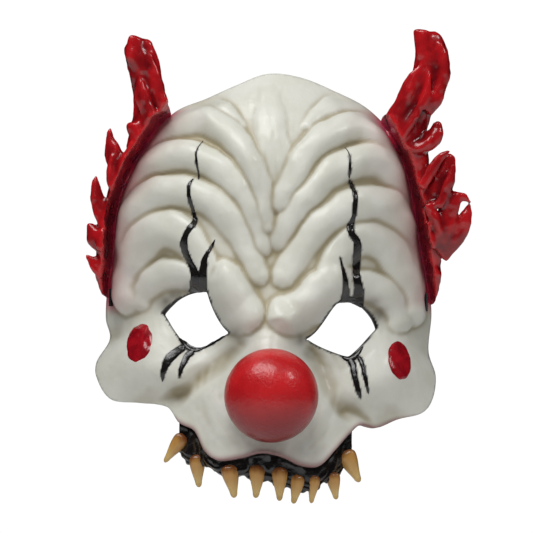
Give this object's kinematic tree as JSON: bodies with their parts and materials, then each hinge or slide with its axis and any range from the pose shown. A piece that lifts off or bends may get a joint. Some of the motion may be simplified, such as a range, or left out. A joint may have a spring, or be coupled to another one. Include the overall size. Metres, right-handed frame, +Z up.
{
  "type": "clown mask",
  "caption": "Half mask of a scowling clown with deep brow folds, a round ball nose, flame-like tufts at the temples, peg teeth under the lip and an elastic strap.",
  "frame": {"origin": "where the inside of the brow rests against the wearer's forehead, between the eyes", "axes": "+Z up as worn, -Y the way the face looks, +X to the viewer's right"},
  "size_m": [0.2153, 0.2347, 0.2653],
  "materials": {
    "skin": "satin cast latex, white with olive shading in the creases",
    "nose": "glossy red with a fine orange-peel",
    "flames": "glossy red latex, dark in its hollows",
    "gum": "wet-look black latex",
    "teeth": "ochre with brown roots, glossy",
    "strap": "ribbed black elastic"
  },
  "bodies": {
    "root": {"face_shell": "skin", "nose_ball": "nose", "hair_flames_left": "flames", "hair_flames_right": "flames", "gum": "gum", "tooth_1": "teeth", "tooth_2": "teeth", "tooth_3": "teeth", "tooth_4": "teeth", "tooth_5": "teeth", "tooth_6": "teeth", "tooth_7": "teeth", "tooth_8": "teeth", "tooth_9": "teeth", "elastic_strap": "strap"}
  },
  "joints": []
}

▶ _Work required_
The whole listing above needs to be written out again exactly.

▶ _Task solution_
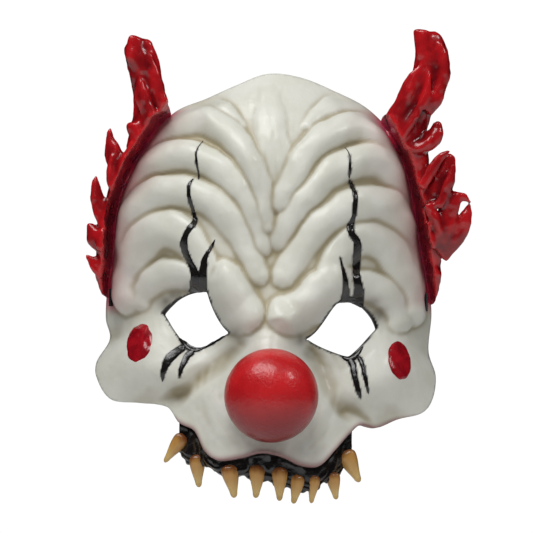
Give this object's kinematic tree as JSON: bodies with their parts and materials, then each hinge or slide with its axis and any range from the pose shown. A piece that lifts off or bends may get a joint. Some of the motion may be simplified, such as a range, or left out. A joint may have a spring, or be coupled to another one. Include the overall size. Metres, right-handed frame, +Z up.
{
  "type": "clown mask",
  "caption": "Half mask of a scowling clown with deep brow folds, a round ball nose, flame-like tufts at the temples, peg teeth under the lip and an elastic strap.",
  "frame": {"origin": "where the inside of the brow rests against the wearer's forehead, between the eyes", "axes": "+Z up as worn, -Y the way the face looks, +X to the viewer's right"},
  "size_m": [0.2153, 0.2347, 0.2653],
  "materials": {
    "skin": "satin cast latex, white with olive shading in the creases",
    "nose": "glossy red with a fine orange-peel",
    "flames": "glossy red latex, dark in its hollows",
    "gum": "wet-look black latex",
    "teeth": "ochre with brown roots, glossy",
    "strap": "ribbed black elastic"
  },
  "bodies": {
    "root": {"face_shell": "skin", "nose_ball": "nose", "hair_flames_left": "flames", "hair_flames_right": "flames", "gum": "gum", "tooth_1": "teeth", "tooth_2": "teeth", "tooth_3": "teeth", "tooth_4": "teeth", "tooth_5": "teeth", "tooth_6": "teeth", "tooth_7": "teeth", "tooth_8": "teeth", "tooth_9": "teeth", "elastic_strap": "strap"}
  },
  "joints": []
}